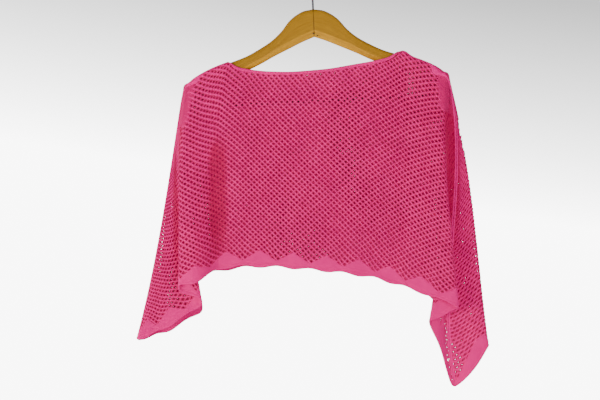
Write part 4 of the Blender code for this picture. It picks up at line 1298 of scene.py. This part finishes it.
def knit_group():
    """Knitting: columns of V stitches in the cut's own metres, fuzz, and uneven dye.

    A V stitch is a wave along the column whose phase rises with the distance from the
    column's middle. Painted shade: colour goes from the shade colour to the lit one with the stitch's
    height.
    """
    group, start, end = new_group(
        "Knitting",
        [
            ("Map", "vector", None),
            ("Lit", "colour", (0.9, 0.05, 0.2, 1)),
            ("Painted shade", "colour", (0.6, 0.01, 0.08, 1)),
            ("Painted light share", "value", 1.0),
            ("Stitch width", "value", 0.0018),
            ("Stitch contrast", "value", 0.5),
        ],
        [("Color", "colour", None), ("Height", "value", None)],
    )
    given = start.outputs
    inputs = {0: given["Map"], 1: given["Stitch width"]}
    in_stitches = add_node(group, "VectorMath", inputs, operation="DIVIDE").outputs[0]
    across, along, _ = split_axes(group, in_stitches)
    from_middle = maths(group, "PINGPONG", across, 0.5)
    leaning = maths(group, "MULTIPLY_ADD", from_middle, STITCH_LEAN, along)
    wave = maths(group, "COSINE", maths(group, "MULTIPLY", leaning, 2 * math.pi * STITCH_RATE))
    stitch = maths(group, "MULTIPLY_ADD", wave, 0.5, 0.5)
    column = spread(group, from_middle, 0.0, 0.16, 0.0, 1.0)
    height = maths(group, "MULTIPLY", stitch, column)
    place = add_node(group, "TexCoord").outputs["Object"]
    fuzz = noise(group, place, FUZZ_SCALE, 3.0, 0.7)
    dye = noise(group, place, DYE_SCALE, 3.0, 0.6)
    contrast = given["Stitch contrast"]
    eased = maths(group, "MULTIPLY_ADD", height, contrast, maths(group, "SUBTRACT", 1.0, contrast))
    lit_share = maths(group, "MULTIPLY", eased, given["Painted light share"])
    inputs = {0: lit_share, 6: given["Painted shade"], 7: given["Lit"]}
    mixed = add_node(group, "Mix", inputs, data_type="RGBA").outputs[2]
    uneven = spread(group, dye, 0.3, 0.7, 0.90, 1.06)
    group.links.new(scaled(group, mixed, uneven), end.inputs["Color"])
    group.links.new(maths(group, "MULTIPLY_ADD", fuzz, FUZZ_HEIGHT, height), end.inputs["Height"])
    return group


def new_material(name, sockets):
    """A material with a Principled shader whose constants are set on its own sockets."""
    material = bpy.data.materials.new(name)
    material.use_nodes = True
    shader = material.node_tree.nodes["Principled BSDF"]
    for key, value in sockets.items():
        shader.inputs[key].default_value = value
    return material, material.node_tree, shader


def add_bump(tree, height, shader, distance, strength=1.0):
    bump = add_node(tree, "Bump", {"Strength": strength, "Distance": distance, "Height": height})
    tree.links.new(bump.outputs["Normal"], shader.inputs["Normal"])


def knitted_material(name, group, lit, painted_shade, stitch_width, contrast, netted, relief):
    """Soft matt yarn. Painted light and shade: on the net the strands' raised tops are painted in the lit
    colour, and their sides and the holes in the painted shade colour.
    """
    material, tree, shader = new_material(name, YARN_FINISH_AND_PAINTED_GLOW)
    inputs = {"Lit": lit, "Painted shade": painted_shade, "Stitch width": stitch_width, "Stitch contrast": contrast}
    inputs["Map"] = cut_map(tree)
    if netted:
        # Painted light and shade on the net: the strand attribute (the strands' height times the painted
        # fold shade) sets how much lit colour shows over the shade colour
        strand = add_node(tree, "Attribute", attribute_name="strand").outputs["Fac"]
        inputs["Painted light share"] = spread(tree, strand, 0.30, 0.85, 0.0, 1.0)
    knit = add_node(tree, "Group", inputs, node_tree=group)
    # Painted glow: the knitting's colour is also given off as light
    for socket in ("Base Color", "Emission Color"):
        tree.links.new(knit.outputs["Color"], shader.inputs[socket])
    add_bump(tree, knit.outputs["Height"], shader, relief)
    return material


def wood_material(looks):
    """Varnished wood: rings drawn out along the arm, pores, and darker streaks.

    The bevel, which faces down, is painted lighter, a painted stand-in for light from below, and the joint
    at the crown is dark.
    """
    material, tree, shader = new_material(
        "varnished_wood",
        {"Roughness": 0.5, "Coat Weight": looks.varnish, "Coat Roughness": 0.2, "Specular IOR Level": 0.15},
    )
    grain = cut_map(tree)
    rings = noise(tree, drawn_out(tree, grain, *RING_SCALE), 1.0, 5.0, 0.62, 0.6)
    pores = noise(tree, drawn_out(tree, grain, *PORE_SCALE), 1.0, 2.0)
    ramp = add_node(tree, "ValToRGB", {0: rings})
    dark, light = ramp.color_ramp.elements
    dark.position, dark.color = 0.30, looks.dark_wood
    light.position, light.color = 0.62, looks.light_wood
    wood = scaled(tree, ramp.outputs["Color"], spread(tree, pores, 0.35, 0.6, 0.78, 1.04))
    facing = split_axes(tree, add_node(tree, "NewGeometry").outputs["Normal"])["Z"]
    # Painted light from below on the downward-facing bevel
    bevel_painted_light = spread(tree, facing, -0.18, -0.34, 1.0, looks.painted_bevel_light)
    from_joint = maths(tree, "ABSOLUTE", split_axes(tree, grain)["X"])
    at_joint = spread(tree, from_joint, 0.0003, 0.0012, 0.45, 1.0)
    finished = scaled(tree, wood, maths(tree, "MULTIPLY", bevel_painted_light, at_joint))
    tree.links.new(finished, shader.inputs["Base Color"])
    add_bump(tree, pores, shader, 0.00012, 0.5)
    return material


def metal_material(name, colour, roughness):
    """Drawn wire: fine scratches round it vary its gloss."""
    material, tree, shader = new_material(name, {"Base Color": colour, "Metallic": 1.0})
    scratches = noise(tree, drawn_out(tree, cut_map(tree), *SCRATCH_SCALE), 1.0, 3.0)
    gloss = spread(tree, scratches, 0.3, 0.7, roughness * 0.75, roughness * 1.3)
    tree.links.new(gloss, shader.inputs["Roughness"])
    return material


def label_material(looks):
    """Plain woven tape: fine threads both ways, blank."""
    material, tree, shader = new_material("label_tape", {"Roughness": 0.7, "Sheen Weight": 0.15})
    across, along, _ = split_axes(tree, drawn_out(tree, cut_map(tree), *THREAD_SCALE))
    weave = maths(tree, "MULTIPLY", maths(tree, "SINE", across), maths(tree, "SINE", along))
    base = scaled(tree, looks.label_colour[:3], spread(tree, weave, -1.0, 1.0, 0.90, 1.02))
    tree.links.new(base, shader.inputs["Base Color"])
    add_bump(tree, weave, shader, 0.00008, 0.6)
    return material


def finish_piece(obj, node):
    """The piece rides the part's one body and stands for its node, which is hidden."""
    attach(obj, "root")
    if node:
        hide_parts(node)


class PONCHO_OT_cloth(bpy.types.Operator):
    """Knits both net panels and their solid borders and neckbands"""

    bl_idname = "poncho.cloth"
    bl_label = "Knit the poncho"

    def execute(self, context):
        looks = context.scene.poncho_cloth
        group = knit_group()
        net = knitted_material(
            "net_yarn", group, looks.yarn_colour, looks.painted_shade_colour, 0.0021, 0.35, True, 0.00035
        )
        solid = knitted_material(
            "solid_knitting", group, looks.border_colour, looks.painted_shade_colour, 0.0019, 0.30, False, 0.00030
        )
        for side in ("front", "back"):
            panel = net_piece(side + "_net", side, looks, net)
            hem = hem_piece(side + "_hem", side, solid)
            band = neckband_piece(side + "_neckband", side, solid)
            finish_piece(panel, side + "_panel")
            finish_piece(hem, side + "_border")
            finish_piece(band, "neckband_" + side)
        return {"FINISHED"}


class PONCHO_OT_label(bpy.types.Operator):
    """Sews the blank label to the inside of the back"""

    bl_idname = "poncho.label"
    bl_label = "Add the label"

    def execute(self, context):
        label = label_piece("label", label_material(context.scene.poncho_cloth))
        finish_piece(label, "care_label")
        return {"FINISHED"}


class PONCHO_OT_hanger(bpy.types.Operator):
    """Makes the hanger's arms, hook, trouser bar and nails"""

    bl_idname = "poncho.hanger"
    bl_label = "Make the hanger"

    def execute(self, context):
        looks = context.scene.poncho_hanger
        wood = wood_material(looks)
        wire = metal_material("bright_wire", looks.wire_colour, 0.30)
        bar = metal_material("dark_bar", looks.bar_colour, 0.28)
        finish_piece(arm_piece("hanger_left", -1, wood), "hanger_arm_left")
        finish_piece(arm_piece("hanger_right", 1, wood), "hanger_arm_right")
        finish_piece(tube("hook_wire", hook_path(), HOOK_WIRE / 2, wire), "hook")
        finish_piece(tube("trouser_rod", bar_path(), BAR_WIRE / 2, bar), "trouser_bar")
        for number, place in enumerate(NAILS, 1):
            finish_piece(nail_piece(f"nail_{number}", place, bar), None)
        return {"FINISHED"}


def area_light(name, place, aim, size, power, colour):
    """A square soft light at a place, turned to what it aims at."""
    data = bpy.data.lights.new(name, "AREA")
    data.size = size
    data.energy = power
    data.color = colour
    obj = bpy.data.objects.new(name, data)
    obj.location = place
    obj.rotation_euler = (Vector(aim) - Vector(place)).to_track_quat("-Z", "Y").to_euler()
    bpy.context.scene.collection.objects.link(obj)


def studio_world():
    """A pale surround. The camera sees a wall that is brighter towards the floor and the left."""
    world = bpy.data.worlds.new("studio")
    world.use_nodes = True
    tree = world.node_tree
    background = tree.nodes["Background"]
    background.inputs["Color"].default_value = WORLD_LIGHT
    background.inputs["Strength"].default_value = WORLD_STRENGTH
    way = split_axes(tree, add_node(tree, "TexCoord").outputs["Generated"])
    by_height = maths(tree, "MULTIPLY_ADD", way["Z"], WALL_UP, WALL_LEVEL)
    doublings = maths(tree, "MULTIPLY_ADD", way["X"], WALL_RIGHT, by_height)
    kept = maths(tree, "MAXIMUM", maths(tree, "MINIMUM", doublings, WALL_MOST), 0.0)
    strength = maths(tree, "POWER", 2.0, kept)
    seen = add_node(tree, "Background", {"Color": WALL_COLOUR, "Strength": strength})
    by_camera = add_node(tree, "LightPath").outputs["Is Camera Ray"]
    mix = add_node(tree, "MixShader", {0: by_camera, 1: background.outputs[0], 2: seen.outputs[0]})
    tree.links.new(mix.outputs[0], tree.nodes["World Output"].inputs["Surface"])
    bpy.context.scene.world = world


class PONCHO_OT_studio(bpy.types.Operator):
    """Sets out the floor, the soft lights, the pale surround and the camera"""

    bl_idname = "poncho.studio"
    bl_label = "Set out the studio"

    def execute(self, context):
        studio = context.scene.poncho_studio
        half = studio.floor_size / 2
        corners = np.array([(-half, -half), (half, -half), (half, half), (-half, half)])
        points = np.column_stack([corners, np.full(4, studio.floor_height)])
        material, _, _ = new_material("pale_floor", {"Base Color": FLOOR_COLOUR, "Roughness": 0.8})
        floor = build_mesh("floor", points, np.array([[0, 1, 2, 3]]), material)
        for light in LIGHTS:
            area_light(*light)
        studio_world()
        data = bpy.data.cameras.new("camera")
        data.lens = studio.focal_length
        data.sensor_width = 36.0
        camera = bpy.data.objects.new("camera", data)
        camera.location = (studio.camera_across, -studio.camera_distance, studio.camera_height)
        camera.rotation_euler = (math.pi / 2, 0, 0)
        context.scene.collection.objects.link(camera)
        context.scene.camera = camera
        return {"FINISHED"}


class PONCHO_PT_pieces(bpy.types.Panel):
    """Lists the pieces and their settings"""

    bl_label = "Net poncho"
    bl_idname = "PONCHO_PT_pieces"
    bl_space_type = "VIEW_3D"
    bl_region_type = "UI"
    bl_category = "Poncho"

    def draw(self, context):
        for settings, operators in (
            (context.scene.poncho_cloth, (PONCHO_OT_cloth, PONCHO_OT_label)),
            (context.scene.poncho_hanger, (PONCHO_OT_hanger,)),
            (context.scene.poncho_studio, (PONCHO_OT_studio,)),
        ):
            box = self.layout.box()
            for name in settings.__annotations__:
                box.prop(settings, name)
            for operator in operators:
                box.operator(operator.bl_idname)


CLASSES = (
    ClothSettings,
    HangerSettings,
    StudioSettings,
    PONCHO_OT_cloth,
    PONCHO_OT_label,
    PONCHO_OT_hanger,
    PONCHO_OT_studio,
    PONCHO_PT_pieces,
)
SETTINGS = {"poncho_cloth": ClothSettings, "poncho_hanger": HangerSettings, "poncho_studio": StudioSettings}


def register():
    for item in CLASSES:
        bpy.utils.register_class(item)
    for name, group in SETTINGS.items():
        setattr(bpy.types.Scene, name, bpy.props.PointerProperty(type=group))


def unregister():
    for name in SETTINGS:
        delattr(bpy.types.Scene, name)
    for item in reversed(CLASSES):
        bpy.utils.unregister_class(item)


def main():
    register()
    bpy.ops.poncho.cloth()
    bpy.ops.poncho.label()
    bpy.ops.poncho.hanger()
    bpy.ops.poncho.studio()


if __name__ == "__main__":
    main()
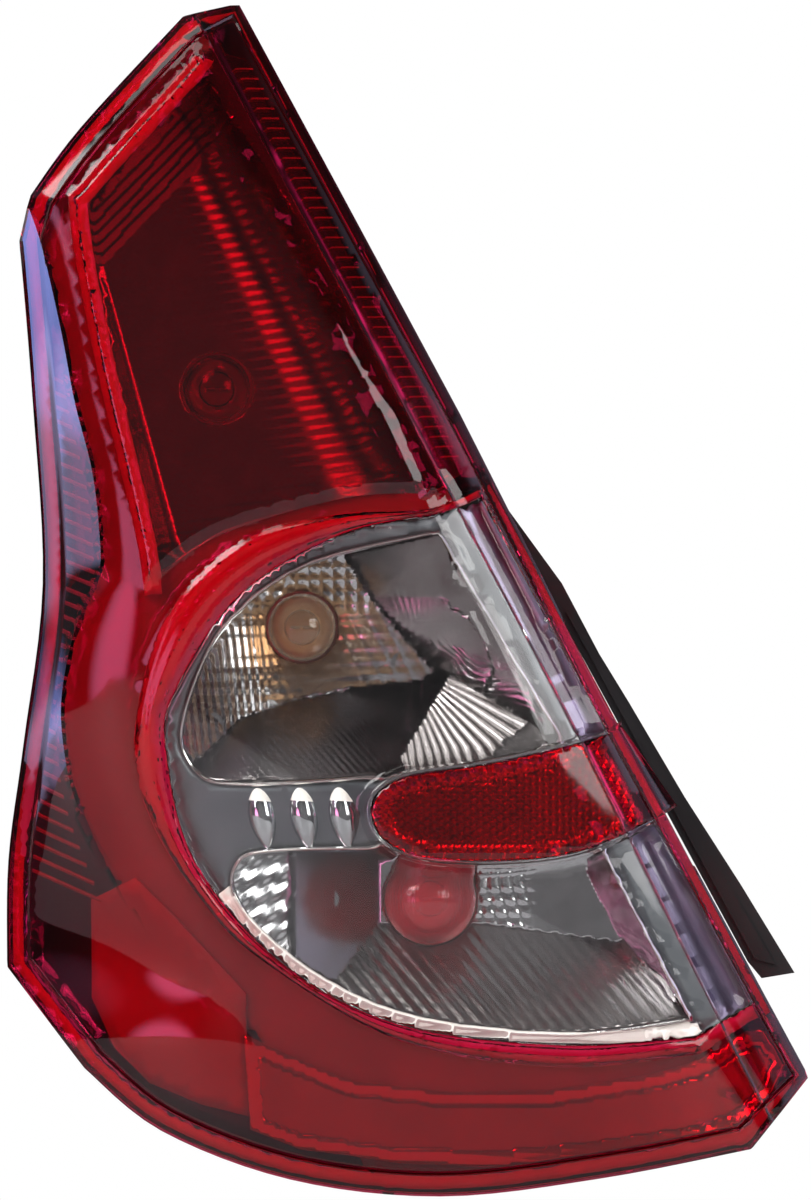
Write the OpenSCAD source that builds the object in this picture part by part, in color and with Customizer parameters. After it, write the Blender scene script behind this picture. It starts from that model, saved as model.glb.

__EXERCISE BRIEF__: Copy out only the lines running from the beginning of the data to the line with "and uneven dye.", both ends included.

__SOLUTION__:
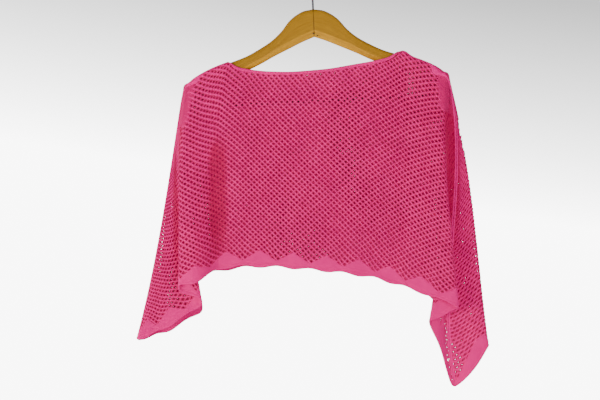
Write part 4 of the Blender code for this picture. It picks up at line 1298 of scene.py. This part finishes it.
def knit_group():
    """Knitting: columns of V stitches in the cut's own metres, fuzz, and uneven dye.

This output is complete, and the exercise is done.